Paarl coat of arms (1951)

Municipality (2) — The arms were re-designed in 1950 by Colin Graham Botha, and granted by the College of Arms on 22 January 1951. They were published in the Cape Province's Official Gazette in 1955, re-granted by the provincial administrator in 1967, and certified by the Bureau of Heraldry in 1969.

In the new version, each of the dancetty bars on the shield displayed two pearls; the supporters were red with blue wings dotted with golden fleurs de lis; and the crest was a red demi-gryphon with blue wings holding a bunch of grapes.
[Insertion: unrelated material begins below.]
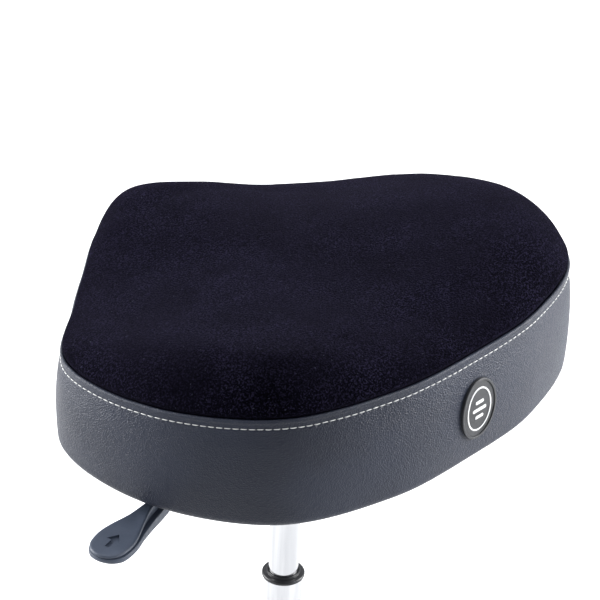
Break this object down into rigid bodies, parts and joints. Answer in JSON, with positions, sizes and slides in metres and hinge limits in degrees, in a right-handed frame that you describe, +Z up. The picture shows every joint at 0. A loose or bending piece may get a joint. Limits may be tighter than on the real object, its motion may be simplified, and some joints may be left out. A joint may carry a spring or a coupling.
{
  "type": "drum throne",
  "caption": "Saddle-shaped drum stool: velour top over a stitched vinyl band, gas-lift column with a release lever, folding tripod base on rubber feet.",
  "frame": {"origin": "on the floor, in the middle of the throne's footprint box, which the seat, the lever and the rear foot span; the column stands 26.7 mm towards -X and 9.4 mm towards -Y of it", "axes": "+Z up along the column; the sitter faces -Y, so the seat's nose points to -Y and the badge faces +Y; +X is the sitter's left, where the lever is"},
  "size_m": [0.5519, 0.4728, 0.6358],
  "materials": {
    "velour": "matte, short-pile velour",
    "vinyl": "satin, pebble-grained vinyl",
    "foam": "matte, open-cell foam",
    "plywood": "matte, raw plywood",
    "dust_cloth": "matte, non-woven cloth",
    "badge_plastic": "satin, moulded",
    "black_steel": "satin, powder coated",
    "zinc_steel": "satin, zinc plated",
    "chrome": "polished",
    "black_plastic": "matte, fine texture",
    "rubber": "matte",
    "thread": "satin, polyester thread",
    "white_print": "matte"
  },
  "bodies": {
    "base": {"outer_tube": "chrome", "guide_bushing": "black_plastic", "column_ring": "black_plastic", "bottom_plug": "black_plastic", "bearing_lower_race": "zinc_steel", "bearing_ball_ring": "zinc_steel", "brace_hub": "black_steel", "hub_pin_1": "zinc_steel", "hub_pin_2": "zinc_steel", "hub_pin_3": "zinc_steel"},
    "lift_rod": {"piston_rod": "chrome", "piston": "black_plastic", "bump_stop": "rubber", "rod_clip": "zinc_steel", "bearing_upper_race": "zinc_steel"},
    "seat": {"side_band": "vinyl", "velour_top": "velour", "foam_core": "foam", "seat_board": "plywood", "dust_cover": "dust_cloth", "badge": "badge_plastic", "mount_plate": "black_steel", "plate_screw_1": "zinc_steel", "plate_screw_2": "zinc_steel", "plate_screw_3": "zinc_steel", "plate_screw_4": "zinc_steel", "mechanism_channel": "black_steel", "lever_pin": "zinc_steel", "taper_socket": "black_steel", "gas_cylinder": "chrome"},
    "lever": {"lever_bar": "black_steel", "lever_paddle": "black_plastic"},
    "valve_button": {"valve_button": "zinc_steel"},
    "leg_collar": {"leg_collar": "black_steel"},
    "wing_bolt": {"wing_bolt": "black_plastic"},
    "brace_1": {"brace_1_left": "chrome", "brace_1_right": "chrome"},
    "leg_1": {"leg_1_left": "chrome", "leg_1_right": "chrome", "leg_pin_1": "zinc_steel", "middle_pin_1": "zinc_steel", "foot_1": "rubber"},
    "brace_2": {"brace_2_left": "chrome", "brace_2_right": "chrome"},
    "leg_2": {"leg_2_left": "chrome", "leg_2_right": "chrome", "leg_pin_2": "zinc_steel", "middle_pin_2": "zinc_steel", "foot_2": "rubber"},
    "brace_3": {"brace_3_left": "chrome", "brace_3_right": "chrome"},
    "leg_3": {"leg_3_left": "chrome", "leg_3_right": "chrome", "leg_pin_3": "zinc_steel", "middle_pin_3": "zinc_steel", "foot_3": "rubber"}
  },
  "joints": [
    {"name": "seat_swivel", "type": "hinge", "parent": "base", "child": "lift_rod", "pos_m": [-0.0267, -0.0094, 0.045], "axis": [0, 0, 1], "continuous": true},
    {"name": "seat_height", "type": "slide", "parent": "lift_rod", "child": "seat", "axis": [0, 0, 1], "range_m": [-0.14, 0]},
    {"name": "lever_lift", "type": "hinge", "parent": "seat", "child": "lever", "pos_m": [0.01716, 0.00065, 0.477], "axis": [0.2233, -0.9748, 0], "range_deg": [0, 2.5], "stiffness_Nm_per_rad": 8, "springref_deg": -3.44},
    {"name": "valve_press", "type": "slide", "parent": "seat", "child": "valve_button", "axis": [0, 0, -1], "range_m": [0, 0.002]},
    {"name": "brace_1_fold", "type": "hinge", "parent": "base", "child": "brace_1", "pos_m": [-0.0267, 0.0206, 0.038], "axis": [1, 0, 0], "range_deg": [0, 47]},
    {"name": "leg_1_fold", "type": "hinge", "parent": "brace_1", "child": "leg_1", "pos_m": [-0.0267, 0.09783, 0.09833], "axis": [1, 0, 0], "range_deg": [-94, 0]},
    {"name": "brace_2_fold", "type": "hinge", "parent": "base", "child": "brace_2", "pos_m": [-0.05268, -0.0244, 0.038], "axis": [-0.5, 0.866, 0], "range_deg": [0, 47]},
    {"name": "leg_2_fold", "type": "hinge", "parent": "brace_2", "child": "leg_2", "pos_m": [-0.11956, -0.06301, 0.09833], "axis": [-0.5, 0.866, 0], "range_deg": [-94, 0]},
    {"name": "brace_3_fold", "type": "hinge", "parent": "base", "child": "brace_3", "pos_m": [-0.00072, -0.0244, 0.038], "axis": [-0.5, -0.866, 0], "range_deg": [0, 47]},
    {"name": "leg_3_fold", "type": "hinge", "parent": "brace_3", "child": "leg_3", "pos_m": [0.06616, -0.06301, 0.09833], "axis": [-0.5, -0.866, 0], "range_deg": [-94, 0]},
    {"name": "collar_slide", "type": "slide", "parent": "base", "child": "leg_collar", "axis": [0, 0, 1], "range_m": [0, 0.0747]},
    {"name": "wing_bolt_turn", "type": "hinge", "parent": "leg_collar", "child": "wing_bolt", "pos_m": [-0.0267, -0.0494, 0.16517], "axis": [0, -1, 0], "continuous": true}
  ],
  "couplings": [
    {"joint": "valve_press", "follows": "lever_lift", "m_per_rad": 0.045},
    {"joint": "leg_1_fold", "follows": "brace_1_fold", "ratio": -2},
    {"joint": "brace_2_fold", "follows": "brace_1_fold", "ratio": 1},
    {"joint": "leg_2_fold", "follows": "brace_1_fold", "ratio": -2},
    {"joint": "brace_3_fold", "follows": "brace_1_fold", "ratio": 1},
    {"joint": "leg_3_fold", "follows": "brace_1_fold", "ratio": -2},
    {"joint": "collar_slide", "follows": "brace_1_fold", "m_per_rad": 0.090923}
  ]
}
Divisional Council — The divisional council was the local authority which administered the rural areas outside the town. It registered a coat of arms at the Bureau of Heraldry on 20 October 1978. Once again, the Van Reede shield formed the basis of the design. Down the middle of the shield was a red pale displaying a bunch of grapes between two pearls. The crest was a fleur de lis. The motto was Animus et fata ("Courage and fortune").

Mbekweni — The local authority for the predominantly Black township of Mbekweni, which borders with Wellington, registered arms at the Bureau on 5 May 1989. The shield is divided per chevron into red and green, with a golden chevron rompu across the centre and a silver cross pommy below it. Above the arms was a green mural crown decorated with a band of red edged in gold. The motto was uXolo neMpulelelo.